→ Given instruction:
What do the lines from the top of the data through the line with "---- Driving dimensions" say? Quote them exactly and include both ends.

-- START Recorded information --

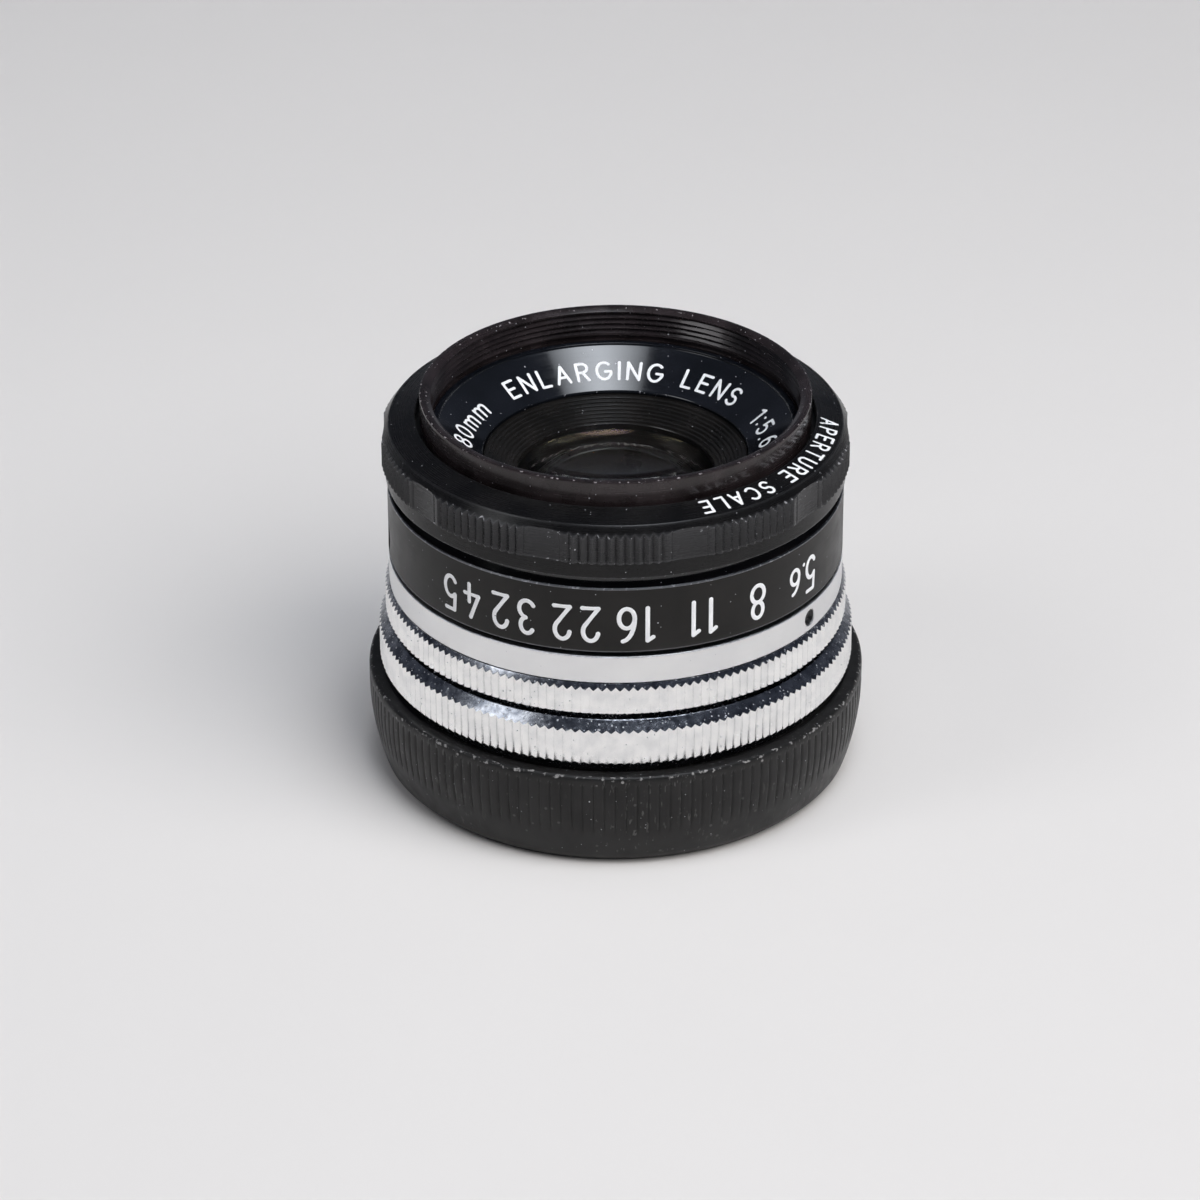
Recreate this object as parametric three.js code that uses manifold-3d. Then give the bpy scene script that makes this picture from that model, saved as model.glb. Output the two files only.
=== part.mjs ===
// An 80 mm f/5.6 enlarging lens, standing mount down in its screw-on rear cap.
// Millimetres, +Z up along the optical axis, origin at the centre of the cap's underside.
// Angles are measured anticlockwise from the front of the object (-Y), seen from above.
import * as THREE from "three";
import { mergeVertices } from "three/addons/utils/BufferGeometryUtils.js";
import Module from "manifold-3d";

const wasm = await Module();
wasm.setup();

// ---- Driving dimensions -------------------------------------------------------------------

// Facets of a full turn: large rings, lens elements, small screws and pins.
const RING_FACETS = 36;
const GLASS_FACETS = 24;
const PIN_FACETS = 8;
const DOME_STEPS = 3;

// Clearances.
const SEAT_GAP = 0.05; // between pieces that rest on each other
const RUN_GAP = 0.15; // radial, between a turning ring and the piece it turns on
const THREAD_GAP = 0.1; // radial, between the crests of mating threads
const CEMENT_GAP = 0.03; // between cemented elements
const HOLE_GAP = 0.2; // radial, between a screw and its plain hole

// Mount: a flange with a threaded tube below it, 39 mm over the thread.
const MOUNT_AIR = 2; // from the cap's floor to the end of the tube
const THREAD_RADIUS = 19.5;
const THREAD_CHAMFER = 0.5;
const BARREL_STEP = 0.3; // from the thread's radius in to the barrel's
const SLEEVE_WALL = 2.2; // from the barrel's radius out to the band's and the index ring's
const FLANGE_EDGE = 0.4; // the flange's chamfer, out from the index ring
const FLANGE_KNURL = 2.43;
const FLANGE_SHOULDER = 0.58;

// Lock ring on the mount's thread.
const LOCK_STEP = 0.65; // out from the flange's radius
const LOCK_KNURL = 3.07;
const LOCK_UPPER_BEVEL = 1.03;
const LOCK_LOWER_BEVEL = 1.47;
const LOCK_BEVEL_DEPTH = 0.95;
const LOCK_GAP = 0.65; // from the ring's top to the flange

// Rear cap.
const CAP_STEP = 1.05; // out from the lock ring's radius
const CAP_TAPER = 1.6; // from the wall in to the foot
const CAP_EDGE = 0.9; // rounding between the wall and the underside
const CAP_HEIGHT = 10;
const CAP_BASE = 1.6;
const CAP_LAND = 1.45; // width of the rim round the recess
const CAP_RECESS = 0.4;

// Index ring.
const INDEX_HEIGHT = 2.75;
const INDEX_DOT_RADIUS = 0.8;
const INDEX_DOT_DEPTH = 0.5;
const INDEX_DOT_ANGLE = 57.2;

// Main barrel: a stepped tube with a floor for the iris.
const CHAMBER_WALL = 2;
const CHAMBER_FLOOR = 0.82; // above the flange
const CHAMBER_AIR = 0.11; // above the cam's clip
const MOUTH_WALL = 1.45;
const FLOOR_THICKNESS = 1.85;
const FLOOR_BORE = 10.7;
const TAIL_STEP = 3.9; // from the thread's radius in to the tail's
const TAIL_WALL = 1.2;
const TAIL_INSET = 0.5; // from the end of the mount's tube

// Scale sleeve, which carries the f-numbers.
const SLEEVE_GAP = 0.46; // above the index ring
const BAND_HEIGHT = 6.65;
const BAND_CHAMFER = 0.15;
const NECK_STEP = 0.8; // from the band's radius in to the neck's
const NECK_HEIGHT = 4.2;

// Grip ring.
const GRIP_GAP = 1.11; // above the band
const GRIP_STEP = 0.55; // out from the band's radius
const GRIP_SKIRT = 1.6;
const GRIP_KNURL = 2.6;
const GRIP_EDGE = 0.75; // the chamfer's depth
const GRIP_EDGE_HEIGHT = 1.04;
const GRIP_MOUTH_GAP = 0.45; // round the filter rim
const GRIP_CONE_RISE = 0.62;
const GRIP_LIP = 1.1;
const SCALLOPS = 10;
const SCALLOP_RADIUS = 18;
const SCALLOP_DEPTH = 0.38;
const SCALLOP_FACETS = 60;

// Filter rim and name ring.
const RIM_STEP = 0.95; // from the barrel's radius in to the rim's
const RIM_WALL = 1.05;
const RIM_AIR = 0.9; // from the front cell's retainer to the rim's skirt
const RIM_HEIGHT = 3.65; // above the barrel
const RIM_SKIRT = 3.8;
const RIM_LIP_WIDTH = 1;
const RIM_LIP = 0.45;
const NAME_LEDGE = 0.65; // from the rim's bore in to the cone
const NAME_CONE_DROP = 2.85;
const NAME_EDGE = 0.2;
const NAME_INNER_EDGE = 0.6;

// Front cell and its glass.
const CELL_FLANGE = 1.8;
const CELL_TUBE_RADIUS = 10.4;
const CELL_TUBE_AIR = 0.13; // above the cam's underside
const CELL_TOP_RADIUS = 12.3;
const CELL_TOP = 1.2;
const CELL_LIP = 0.3;
const CELL_LIP_RADIUS = 7.1;
const RETAINER_HEIGHT = 1.75;
const RETAINER_BORE = 14.5;
const BAFFLE_GAP = 0.1; // round the baffle, inside the name ring
const BAFFLE_MOUTH = 9.4;
const BAFFLE_LIP = 0.6;
const BAFFLE_HEIGHT = 2.4;
const FRONT_GLASS_RADIUS = 9.75;
const INNER_GLASS_RADIUS = 7.6;
const FRONT_SEAT = 0.6; // the doublet's seat, below the cell's flange
const CROWN_EDGE = 0.95;
const FLINT_EDGE = 2.52;
const CROWN_FRONT_CURVE = 28;
const CEMENT_CURVE = 70;
const FLINT_REAR_CURVE = 45;
const MENISCUS_EDGE = 0.85;
const MENISCUS_OUTER_CURVE = 22;
const MENISCUS_INNER_CURVE = 30;
const INNER_RING_WALL = 0.7;
const INNER_RING_HEIGHT = 1.2;

// Rear cell and its glass.
const REAR_CELL_INSET = 0.7; // from the end of the mount's tube
const REAR_GLASS_RADIUS = 10.2;
const REAR_GLASS_INSET = 2.17; // the rear edge of the last element, from the end of the tube
const REAR_CROWN_EDGE = 1.83;
const REAR_FLINT_EDGE = 3.57;
const REAR_FACE_CURVE = 60;
const REAR_INNER_CURVE = 58;
const REAR_SHELF = 1.3; // between the two bores of the cell, below its shoulder
const REAR_RING_WALL = 0.8;
const REAR_RING_HEIGHT = 1.1;
const SPACER_WALL = 1.6;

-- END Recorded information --

→ Task output:
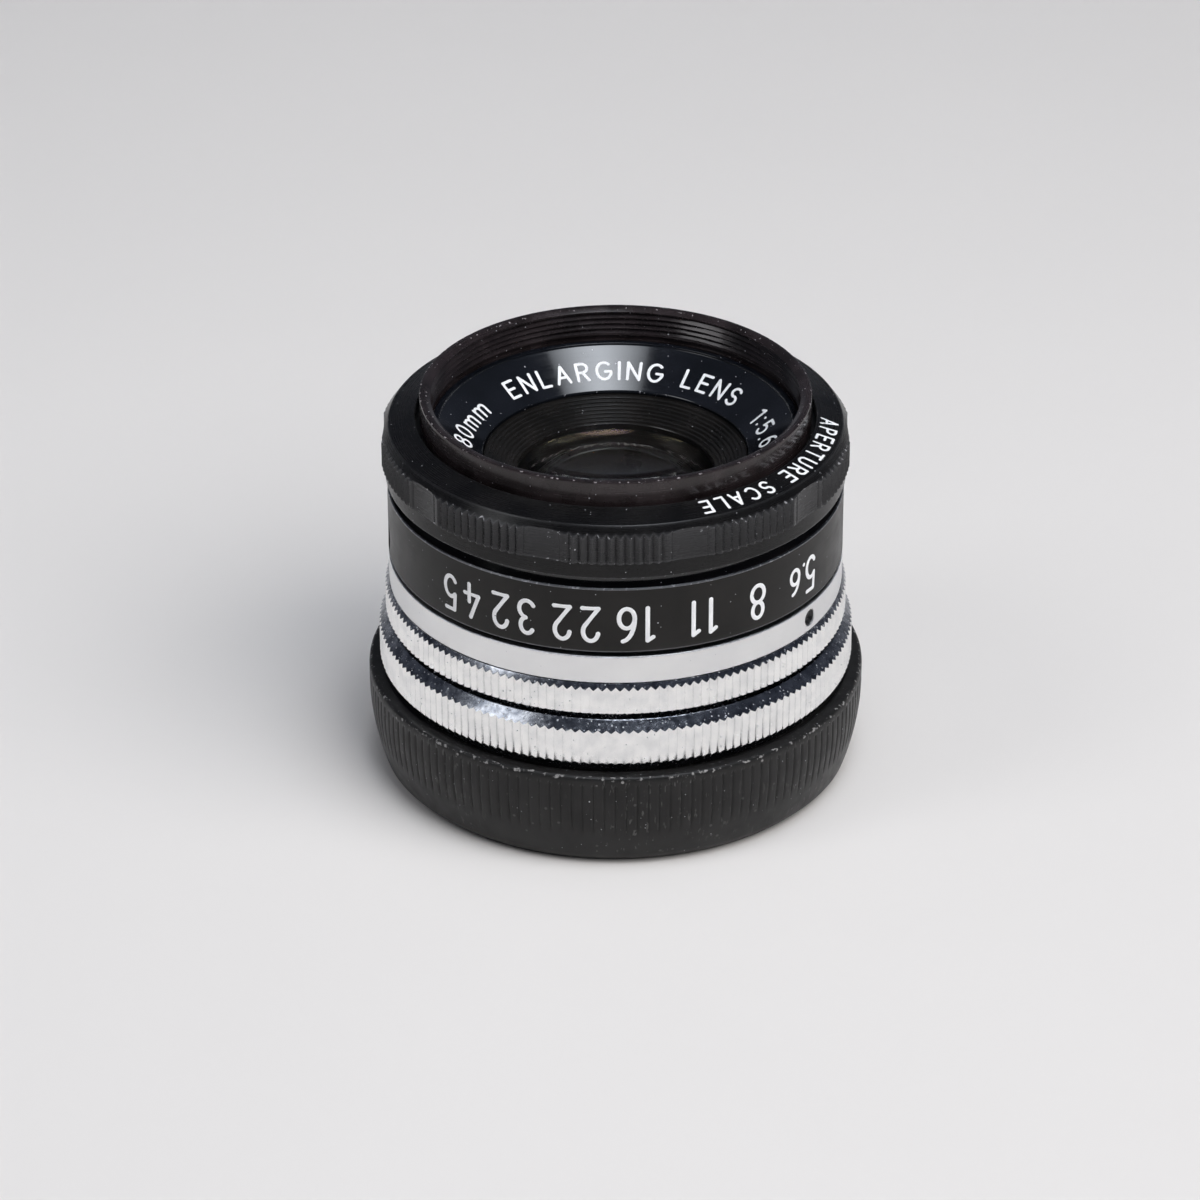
Recreate this object as parametric three.js code that uses manifold-3d. Then give the bpy scene script that makes this picture from that model, saved as model.glb. Output the two files only.
=== part.mjs ===
// An 80 mm f/5.6 enlarging lens, standing mount down in its screw-on rear cap.
// Millimetres, +Z up along the optical axis, origin at the centre of the cap's underside.
// Angles are measured anticlockwise from the front of the object (-Y), seen from above.
import * as THREE from "three";
import { mergeVertices } from "three/addons/utils/BufferGeometryUtils.js";
import Module from "manifold-3d";

const wasm = await Module();
wasm.setup();

// ---- Driving dimensions -------------------------------------------------------------------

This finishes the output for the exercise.